When sequencing library preparation involves a PCR amplification step, it is common to observe multiple reads where identical nucleotide sequences are disproportionably represented in the final results. Thus, to facilitate processing of mappings based on this kind of data, it may be necessary to perform a duplicate read removal step, which flags identical reads and subsequently removes them from the data set. However, this step is complicated by the low, but consistent, presence of sequencing errors that may cause otherwise identical sequences to differ slightly. Thus, it is important that the duplicate read removal includes some tolerance for nearly identical sequences, which could still be reads from the same PCR artifact.
In samples that have been mapped to a reference genome, duplicate reads from PCR amplification typically result in areas of disproportionally high coverage and are often the cause of significant skew in allelic ratios, particularly when replication errors are made by the enzymes (e.g. polymerases) used during amplification. Sequencing errors incorporated post-amplification can affect both sequence- and coverage-based analysis methods, such as variant calling, where introduced errors can create false positive SNPs, and ChIP-Seq, where artificially inflated coverage can skew the significance of certain locations. By utilizing the mapping information, it is possible to perform the duplicate removal process rapidly and efficiently.

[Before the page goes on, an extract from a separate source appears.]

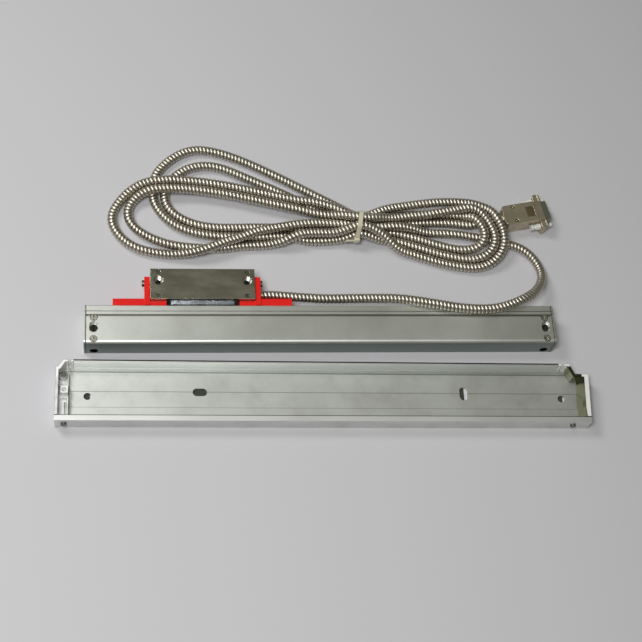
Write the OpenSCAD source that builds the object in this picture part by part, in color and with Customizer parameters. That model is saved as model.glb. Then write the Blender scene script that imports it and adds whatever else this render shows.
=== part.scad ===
// Sealed linear glass scale: scale housing, reading head on its shipping clips,
// armoured cable with a D-sub connector, and the loose cover channel.
// X runs along the scale, +Y points from the scale to the reading head, Z is up.
// The origin is the middle of the housing's flat mounting face. Millimetres.

/* [Housing] */
// Overall length of the housing with its end caps
housing_l = 392; // [360:4:600]
// Width of the housing across its wide face
housing_w = 34; // [34:0.5:38]
// Thickness of the housing
housing_t = 20; // [20:0.5:23]
// Wall of the extrusion
wall_t = 2.4; // [2.2:0.1:2.6]
// Thickness of the wall with the slot
slot_wall_t = 4; // [4:0.25:5]
// Height of the slot that the neck runs in
slot_h = 7.2; // [6.8:0.2:7.6]
// Length of each end block inside the extrusion
end_block_l = 15; // [14.5:0.5:18]
// Thickness of each end cap
end_cap_t = 1.4; // [1:0.1:2]
// Thickness of each end gasket
gasket_t = 0.6; // [0.4:0.1:1]
// Distance from the end of the housing to its mounting hole
mount_inset = 8; // [7.8:0.2:9]
// Radius of the housing's mounting holes
mount_r = 3.25; // [2.7:0.05:3.3]

/* [Scale] */
// Gap between each end of the glass and its end block
glass_end_gap = 6; // [2:0.5:12]
// Width of the glass scale
glass_w = 14; // [13.5:0.25:14.5]
// Thickness of the glass scale
glass_t = 3.5; // [3:0.25:3.75]
// Thickness of the rubber cushion around the edge of the glass
cushion_t = 0.6; // [0.4:0.1:0.8]

/* [Reading head] */
// Distance from the housing's left end to the middle of the parked head
head_park = 96.5; // [74:0.5:300]
// Length of the head
head_l = 86; // [84:1:100]
// Depth of the head, away from the housing
head_d = 27.5; // [27:0.5:32]
// Height of the head's case under its gasket
case_h = 17; // [16.5:0.5:19]
// Thickness of the head's lid
lid_t = 2.5; // [2:0.25:3]
// Gap between the housing and the head
head_gap = 5; // [4.6:0.1:5.5]
// Distance between the head's mounting holes
head_hole_span = 73; // [72:0.5:74]
// Radius of the head's mounting holes
head_hole_r = 2.25; // [1.7:0.05:2.25]
// Radius of the openings over the head's mounting holes
head_recess_r = 4; // [3.6:0.1:4]

/* [Carriage] */
// Length of the reading carriage
carriage_l = 56; // [54:1:70]
// Radius of the carriage's rollers
roller_r = 2.5; // [2.2:0.1:2.5]
// Width of the carriage's rollers
roller_w = 2; // [1.6:0.1:2.2]
// Radius of the rollers' pins
pin_r = 0.7; // [0.6:0.05:0.8]

/* [Shipping clips] */
// Length of each clip's foot along the housing
clip_foot_l = 43.5; // [38:0.5:48]
// Thickness of each clip's arm along the head's end
clip_arm_t = 4.5; // [4:0.25:5]
// Reach of each clip's arm from the housing
clip_arm_d = 26; // [25:0.5:27]

/* [Cover] */
// Length of the cover channel
cover_l = 436; // [430:2:600]
// Width of the cover channel
cover_w = 52; // [50:0.5:58]
// Height of the cover channel
cover_h = 15; // [14:0.5:18]
// Thickness of the cover's floor and walls
cover_t = 2; // [1.6:0.1:2.4]
// Width of the lip along the cover's near wall
cover_lip_w = 4.8; // [4:0.2:6]
// Radius of the round holes in the cover's floor
cover_hole_r = 3; // [2.7:0.1:3.3]
// Length of the slots in the cover's floor
cover_slot_l = 11.6; // [9:0.2:14]
// Width of the slots in the cover's floor
cover_slot_w = 6.6; // [5:0.2:7]
// Distance of the far wall's ends from the cover's ends
cover_wall_inset = 13.8; // [13:0.2:15]

/* [Cable and connector] */
// Diameter of the armoured cable
cable_d = 8; // [7.5:0.1:8]
// Radius of the cable gland
gland_r = 5; // [4.6:0.1:5]
// Length of the connector's hood
hood_l = 31; // [30:1:40]
// Width of the connector's hood
hood_w = 18.8; // [17.6:0.2:18.8]
// Thickness of the connector's hood
hood_t = 15; // [14.4:0.2:15.4]
// Distance between the connector's thumb screws
jack_span = 25; // [25:0.05:25.2]

/* [Hidden] */
$fn = 48;
eps = 0.01;
cut_over = 1;
run_clear = 0.05;
seat_clear = 0.1;
body_clear = 0.35;

// Housing
half_l = housing_l/2;
half_w = housing_w/2;
extrusion_l = housing_l - 2*(end_cap_t + gasket_t);
chamber_y0 = -half_w + wall_t;
chamber_y1 = half_w - slot_wall_t;
chamber_z0 = wall_t;
chamber_z1 = housing_t - wall_t;
slot_z = housing_t/2;
near_corner_r = 3;
far_corner_r = 0.8;
mount_x = half_l - mount_inset;
head_x = -half_l + head_park;
plug_x0 = half_l - end_cap_t - gasket_t - end_block_l;
mount_y = -2.5;
mount_cut_w = 7;
mount_cut_l = 10;
mount_cut_r = mount_cut_w/2;
end_screw_y = [6, -13];
end_screw_r = 1.25;
end_screw_l = 9;
end_screw_head_r = 3.1;
end_screw_head_t = 1.6;
air_hole_r = 3.3;
air_bore_r = 2.5;
air_hole_z = 5.4;
air_bore_l = 8;
groove_y = 6.4;
groove_w = 2.4;
groove_depth = 0.9;
line_y = 11.5;
line_w = 0.5;
line_depth = 0.4;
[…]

Note! We only recommend using the duplicate read removal if there are amplification steps involved in the library preparation. It is not reccomended for RNA-Seq data, amplicon data, or any sample where the start of a large number of reads are purposely at the same reference location.
The method used by the duplicate read removal is to identify reads that share common coordinates (e.g. the same start and end coordinate), sequencing direction (or mapped strand) and the same sequence, these being the unifying characteristics behind sequencing reads that originate from the same amplified fragments of nuclear material. However, due to the frequent occurrence of sequencing errors, the tool utilizes simple heuristics to prune sequences with small variations from the consensus, as would be expected from errors observed in data from next-generation sequencing platforms. Base mismatch errors that were incorporated during amplification or prior to amplification will be indistinguishable from SNPs and may not be filtered out by this tool.